*DO THIS*
Begin at the first line and end at the line containing "return settle(shape)". Extract exactly those lines.
— start of STORED DATA —
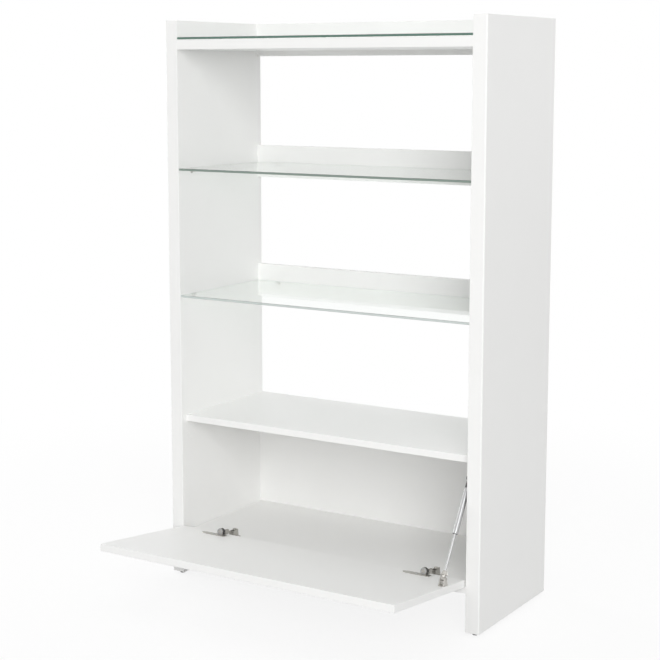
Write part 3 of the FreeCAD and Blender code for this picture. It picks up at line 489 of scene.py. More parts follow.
def beech():
    tones = sizes("finishes")
    paint = Paint("bookcase_beech", IOR=1.5)
    grain = paint.noise(scale=160, detail=5, stretch=(1, 9, 9))
    flecks = paint.noise(scale=900, detail=2, stretch=(1, 5, 5)) > 0.62
    paint.feed("Base Color", paint.tint(darker(tones.beech, 0.72), tones.beech, grain - flecks * 0.25))
    paint.feed("Roughness", grain * 0.2 + 0.5)
    paint.bump(grain, deep=0.0001)
    return paint.material


FINISHES = {
    "white_lacquer": white_lacquer,
    "shelf_glass": shelf_glass,
    "nickel": nickel,
    "bright_steel": bright_steel,
    "zinc": zinc,
    "dark_plastic": dark_plastic,
    "clear_plastic": clear_plastic,
    "beech": beech,
}


def finish_of(slot):
    return bpy.data.materials.get(f"bookcase_{slot}") or FINISHES[slot]()


# Modelling by hand, step by step


def activate(shape):
    """Makes a shape the only one selected, and the active one."""
    bpy.ops.object.select_all(action="DESELECT")
    shape.select_set(True)
    bpy.context.view_layer.objects.active = shape


def named(name):
    """Names the new primitive and moves its place into its mesh."""
    shape = bpy.context.object
    shape.name = name
    return settle(shape)


def settle(shape):
    """Moves a shape's own place, turn and size into its mesh."""
    activate(shape)
    bpy.ops.object.transform_apply(location=True, rotation=True, scale=True)
    return shape


def block(name, low, high):
    """A box between two corners."""
    bpy.ops.object.select_all(action="DESELECT")
    low, high = Vector(low), Vector(high)
    bpy.ops.mesh.primitive_cube_add(size=1, location=(low + high) / 2, scale=high - low)
    return named(name)


def drum(name, axis, radius, start, end, place=(0, 0), tip=None, sides=48):
    """A round bar along an axis, or a cone if its tip has a radius of its own."""
    bpy.ops.object.select_all(action="DESELECT")
    first, second = place
    middle = (start + end) / 2
    spots = {"X": (middle, first, second), "Y": (first, middle, second), "Z": (first, second, middle)}
    bpy.ops.mesh.primitive_cone_add(
        vertices=sides,
        radius1=radius,
        radius2=radius if tip is None else tip,
        depth=end - start,
        location=spots[axis],
        rotation=TURNS[axis],
    )
    return named(name)


@contextmanager
def editing(shape):
    """Edit mode on one shape, with nothing selected at first."""
    activate(shape)
    bpy.ops.object.mode_set(mode="EDIT")
    bpy.ops.mesh.select_all(action="DESELECT")
    yield
    bpy.ops.object.mode_set(mode="OBJECT")


def pick(shape, kind, test):
    """Selects the faces, edges or corners of the shape in edit mode that pass a test."""
    bpy.ops.mesh.select_mode(type=kind)
    bpy.ops.mesh.select_all(action="DESELECT")
    work = bmesh.from_edit_mesh(shape.data)
    items = {"FACE": work.faces, "EDGE": work.edges, "VERT": work.verts}[kind]
    found = [item for item in items if test(item)]
    if not found:
        raise RuntimeError(f"{shape.name}: nothing there to select")
    for item in found:
        item.select_set(True)
    work.select_flush_mode()
    bmesh.update_edit_mesh(shape.data)


def middle_of(edge):
    return sum((corner.co for corner in edge.verts), Vector()) / 2


def either_side(middle, half):
    return middle - half, middle + half


def lowest(edge, axis):
    return min(getattr(corner.co, axis) for corner in edge.verts)


def highest(edge, axis):
    return max(getattr(corner.co, axis) for corner in edge.verts)


def span(edge, axis):
    return highest(edge, axis) - lowest(edge, axis)


def near(spot, reach):
    """A test for edges whose middle lies close to a spot."""
    return lambda edge: (middle_of(edge) - spot).length < reach


def facing(direction):
    """A test for faces that look one way."""
    way = Vector(direction)
    return lambda face: face.normal.dot(way) > NEARLY


def soften(shape, width, steps=2, where=None):
    """Rounds a shape's sharp edges, or the edges that pass a test."""
    with editing(shape):
        if where:
            pick(shape, "EDGE", where)
        else:
            bpy.ops.mesh.select_mode(type="EDGE")
            bpy.ops.mesh.edges_select_sharp(sharpness=math.radians(ROUNDED_ANGLE))
        bpy.ops.mesh.bevel(offset=width, segments=steps, affect="EDGES", clamp_overlap=True)


def modify(shape, kind, **settings):
    """Adds a modifier, sets it up and applies it."""
    activate(shape)
    bpy.ops.object.modifier_add(type=kind)
    modifier = shape.modifiers[-1]
    for word, setting in settings.items():
        setattr(modifier, word, setting)
    bpy.ops.object.modifier_apply(modifier=modifier.name)


def combine(shape, operation, others):
    for other in others:
        modify(shape, "BOOLEAN", operation=operation, object=other, solver="EXACT")
        bpy.data.objects.remove(other)
    return shape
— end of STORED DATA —
*PROBLEM SOLUTION*
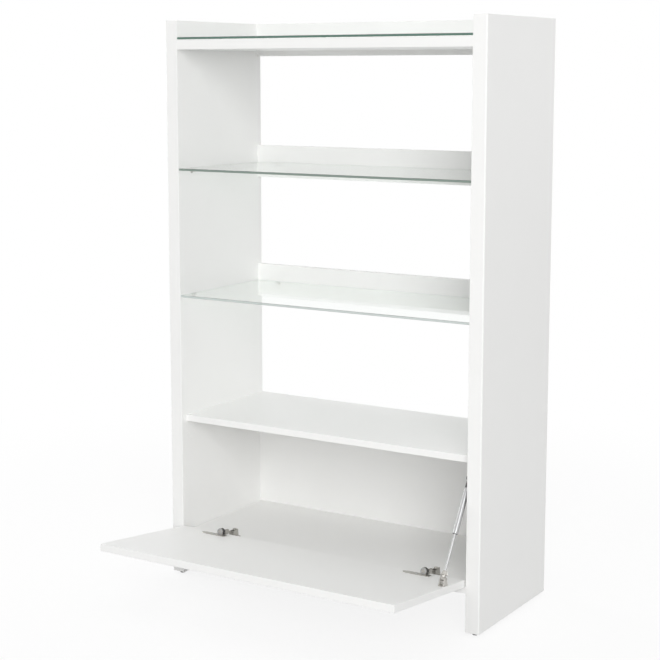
Write part 3 of the FreeCAD and Blender code for this picture. It picks up at line 489 of scene.py. More parts follow.
def beech():
    tones = sizes("finishes")
    paint = Paint("bookcase_beech", IOR=1.5)
    grain = paint.noise(scale=160, detail=5, stretch=(1, 9, 9))
    flecks = paint.noise(scale=900, detail=2, stretch=(1, 5, 5)) > 0.62
    paint.feed("Base Color", paint.tint(darker(tones.beech, 0.72), tones.beech, grain - flecks * 0.25))
    paint.feed("Roughness", grain * 0.2 + 0.5)
    paint.bump(grain, deep=0.0001)
    return paint.material


FINISHES = {
    "white_lacquer": white_lacquer,
    "shelf_glass": shelf_glass,
    "nickel": nickel,
    "bright_steel": bright_steel,
    "zinc": zinc,
    "dark_plastic": dark_plastic,
    "clear_plastic": clear_plastic,
    "beech": beech,
}


def finish_of(slot):
    return bpy.data.materials.get(f"bookcase_{slot}") or FINISHES[slot]()


# Modelling by hand, step by step


def activate(shape):
    """Makes a shape the only one selected, and the active one."""
    bpy.ops.object.select_all(action="DESELECT")
    shape.select_set(True)
    bpy.context.view_layer.objects.active = shape


def named(name):
    """Names the new primitive and moves its place into its mesh."""
    shape = bpy.context.object
    shape.name = name
    return settle(shape)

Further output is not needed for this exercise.